▶ Request: Write the listing out again, all of it, word for word.
····················
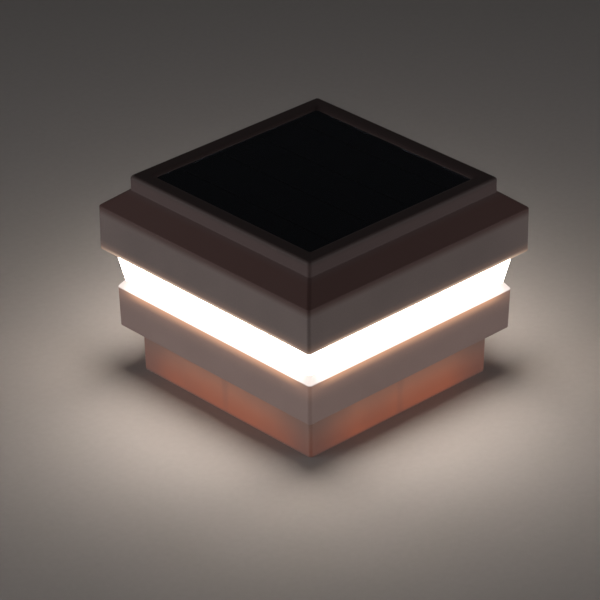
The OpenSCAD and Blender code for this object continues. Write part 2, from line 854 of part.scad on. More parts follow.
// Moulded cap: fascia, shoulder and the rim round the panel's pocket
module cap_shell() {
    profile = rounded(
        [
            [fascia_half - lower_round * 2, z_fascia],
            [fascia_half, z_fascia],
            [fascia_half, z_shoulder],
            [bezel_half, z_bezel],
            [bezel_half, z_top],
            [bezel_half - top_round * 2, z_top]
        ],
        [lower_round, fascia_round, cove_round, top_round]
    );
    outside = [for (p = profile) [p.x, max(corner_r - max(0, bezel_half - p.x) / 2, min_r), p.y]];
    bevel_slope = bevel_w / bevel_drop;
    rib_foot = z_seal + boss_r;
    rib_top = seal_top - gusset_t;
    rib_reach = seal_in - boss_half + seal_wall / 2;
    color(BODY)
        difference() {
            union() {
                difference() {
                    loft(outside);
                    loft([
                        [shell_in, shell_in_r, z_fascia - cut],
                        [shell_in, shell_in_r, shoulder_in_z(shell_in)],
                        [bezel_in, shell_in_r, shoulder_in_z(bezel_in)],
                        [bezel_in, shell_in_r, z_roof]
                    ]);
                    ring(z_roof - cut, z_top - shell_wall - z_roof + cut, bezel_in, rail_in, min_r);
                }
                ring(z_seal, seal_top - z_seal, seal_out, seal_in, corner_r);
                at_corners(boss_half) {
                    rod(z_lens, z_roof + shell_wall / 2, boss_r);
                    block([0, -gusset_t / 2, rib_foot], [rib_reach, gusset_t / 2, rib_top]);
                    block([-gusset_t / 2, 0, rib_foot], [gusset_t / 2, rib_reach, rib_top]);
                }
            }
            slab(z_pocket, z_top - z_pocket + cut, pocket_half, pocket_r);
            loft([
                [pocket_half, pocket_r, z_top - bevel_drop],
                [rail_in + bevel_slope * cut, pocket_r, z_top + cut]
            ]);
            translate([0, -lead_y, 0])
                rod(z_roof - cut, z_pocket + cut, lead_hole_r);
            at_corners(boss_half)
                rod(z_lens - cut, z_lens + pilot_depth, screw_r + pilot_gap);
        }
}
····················
▶ Answer to the task:
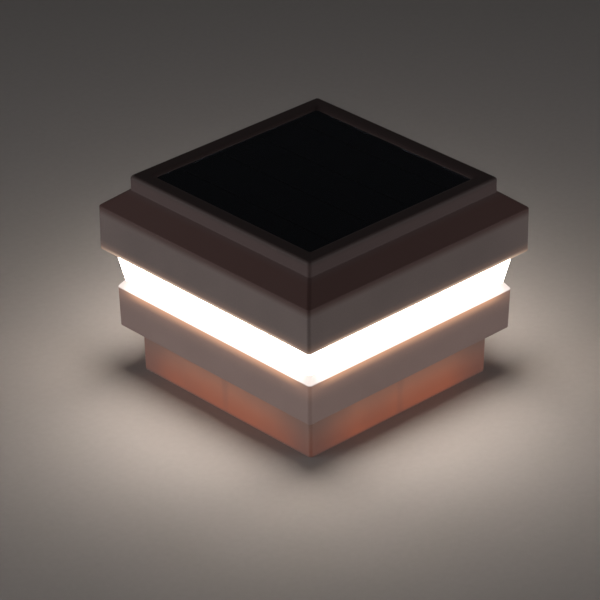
The OpenSCAD and Blender code for this object continues. Write part 2, from line 854 of part.scad on. More parts follow.
// Moulded cap: fascia, shoulder and the rim round the panel's pocket
module cap_shell() {
    profile = rounded(
        [
            [fascia_half - lower_round * 2, z_fascia],
            [fascia_half, z_fascia],
            [fascia_half, z_shoulder],
            [bezel_half, z_bezel],
            [bezel_half, z_top],
            [bezel_half - top_round * 2, z_top]
        ],
        [lower_round, fascia_round, cove_round, top_round]
    );
    outside = [for (p = profile) [p.x, max(corner_r - max(0, bezel_half - p.x) / 2, min_r), p.y]];
    bevel_slope = bevel_w / bevel_drop;
    rib_foot = z_seal + boss_r;
    rib_top = seal_top - gusset_t;
    rib_reach = seal_in - boss_half + seal_wall / 2;
    color(BODY)
        difference() {
            union() {
                difference() {
                    loft(outside);
                    loft([
                        [shell_in, shell_in_r, z_fascia - cut],
                        [shell_in, shell_in_r, shoulder_in_z(shell_in)],
                        [bezel_in, shell_in_r, shoulder_in_z(bezel_in)],
                        [bezel_in, shell_in_r, z_roof]
                    ]);
                    ring(z_roof - cut, z_top - shell_wall - z_roof + cut, bezel_in, rail_in, min_r);
                }
                ring(z_seal, seal_top - z_seal, seal_out, seal_in, corner_r);
                at_corners(boss_half) {
                    rod(z_lens, z_roof + shell_wall / 2, boss_r);
                    block([0, -gusset_t / 2, rib_foot], [rib_reach, gusset_t / 2, rib_top]);
                    block([-gusset_t / 2, 0, rib_foot], [gusset_t / 2, rib_reach, rib_top]);
                }
            }
            slab(z_pocket, z_top - z_pocket + cut, pocket_half, pocket_r);
            loft([
                [pocket_half, pocket_r, z_top - bevel_drop],
                [rail_in + bevel_slope * cut, pocket_r, z_top + cut]
            ]);
            translate([0, -lead_y, 0])
                rod(z_roof - cut, z_pocket + cut, lead_hole_r);
            at_corners(boss_half)
                rod(z_lens - cut, z_lens + pilot_depth, screw_r + pilot_gap);
        }
}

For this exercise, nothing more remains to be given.